Hedge Funds caused our families to lose 15 to 20 percent of the value of our equities this past week. This, according to CNBC's Jim Cramer and Fox News' Bill O'Reilly. These same hedge funds recently spiraled the price of oil to $148 dollars per barrel, and when consumers baulked at paying over $4 dollars a gallon at the pump, hedge funds shorted oil equities, which brought the price of oil, and ultimately gas, back down to near $3 dollars per gallon. This smacks of market manipulation.

Unlike mutual funds, most hedge funds, because of their overseas status, go unregulated by the USG and Security and Exchange Commission. Yet these same funds have hundreds of billions of dollars to pump up the price of oil or any other commodity (rising food prices) and short the market on the downside, contributing to the falling price of equities and further loss of wealth to our portfolios. The American public would be appalled if they knew who were the biggest investors in hedge funds, according to Fox News' Bill O'Reilly, and he names two - the endowments for Yale and Harvard. Many other large corporations and institutions are also involved.

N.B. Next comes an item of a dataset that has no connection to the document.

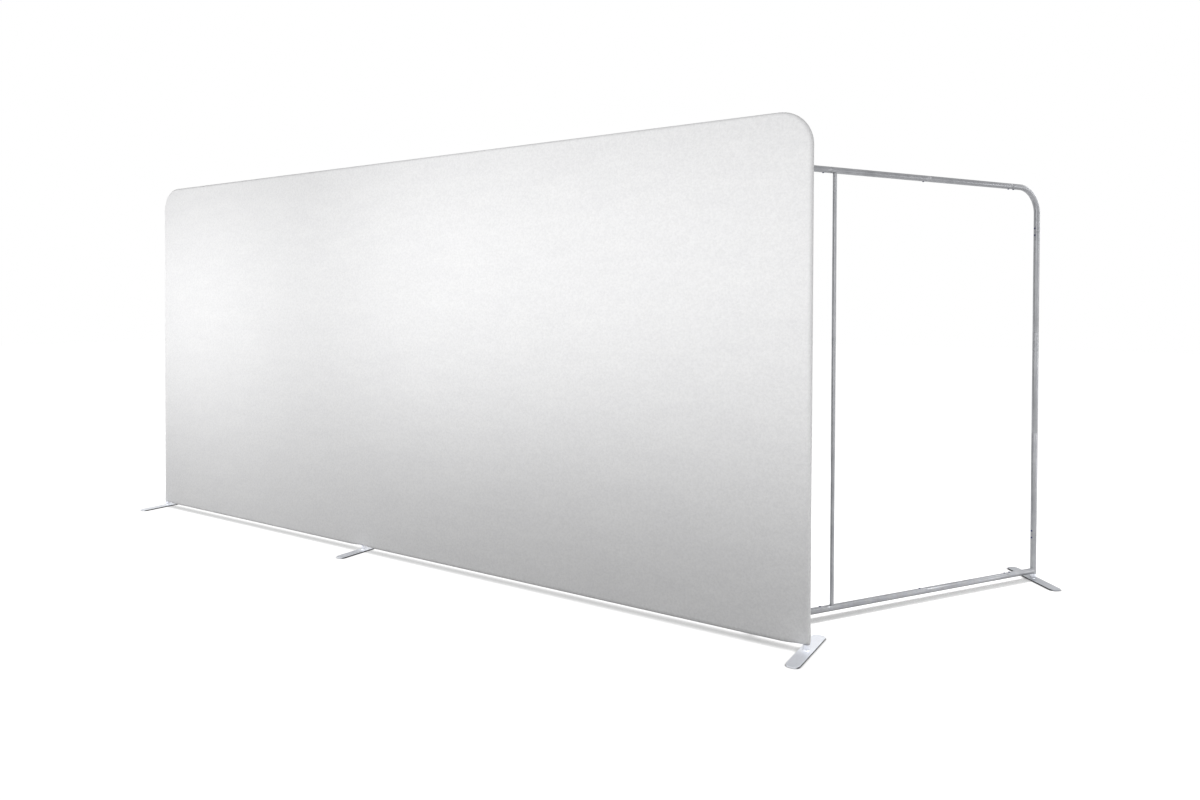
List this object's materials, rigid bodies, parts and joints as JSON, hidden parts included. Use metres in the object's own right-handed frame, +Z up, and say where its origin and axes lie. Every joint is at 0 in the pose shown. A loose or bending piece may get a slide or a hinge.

You and your family worked for years to invest in mutual funds, 401Ks, IRAs and individual equities, only to see your hard earned wealth vanish in two short weeks, when, on October 1st, hedge funds began liquidating their assets. These same funds are now shorting the market, further exasperating an already calamitous situation and contributing to the market's decline. We can ill afford to sit idly by while hedge funds manipulate the equity markets, the price of commodities and our economic well being.

We demand from our government representatives that hedge funds be fully regulated, else we see a replay of rising food and gas prices and another crash of our equity markets in the not too distant future. Only through the united voice of many will our government act, else YOU, your parents and children will see never see economic prosperity, while hedge funds and those corporations invested in them get rich.